I wish every day was a happy day

I'm back! I went to New York and had a blast! I was interviewed (3 seconds) by Sam Champion from Good Morning America, and I met Ann Curry and was able to give her my book in person! I ate way too much pizza and walked so much that my feet still have not recouped! It was a great trip and I can't wait to go back. Then I got home.  All the worries, responsibilities, whirlwind of activities, chores, appointments, the kids, the husband and so on. I finally crashed today.  These last two weeks it seemed as if the world was against me.

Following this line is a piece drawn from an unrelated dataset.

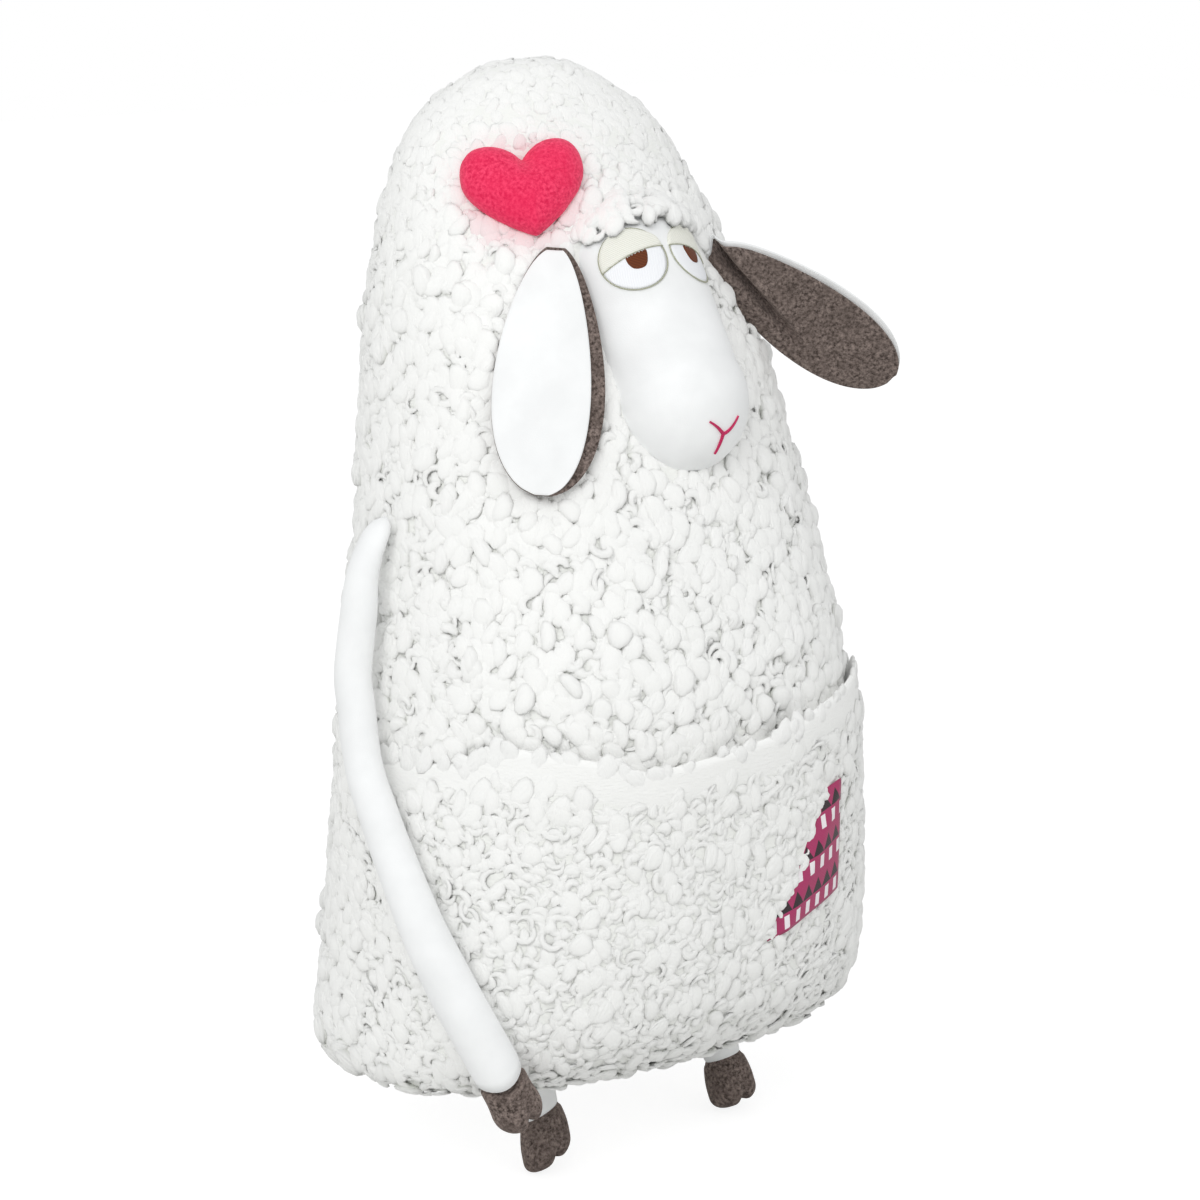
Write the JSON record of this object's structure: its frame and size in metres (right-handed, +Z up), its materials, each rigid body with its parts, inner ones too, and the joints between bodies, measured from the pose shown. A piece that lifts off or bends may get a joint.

Today I woke up knowing that I had to blog because I have been away too long. But how was I going to write when everything was wrong. I didn't feel happy and my hope in the future seemed bleak. I couldn't snap out of it and I really had to "dig deep" to find that speck of positivity that I have learned to love and live with. Now, I really do get it when people say, "dig deep!" Sometimes things happen, or someone does something to you that is out of your control, and they/it makes you react in a certain way. Or do they/it? I always say that we are responsible for our actions. I always say to respond not react. Boy, was I being tested!  My only alternative was to turn to the good word. (shorten verses-you can look them up)

Mathew 6:33 Seek first the kingdom of God and all His righteousness and all these things shall be added unto you. 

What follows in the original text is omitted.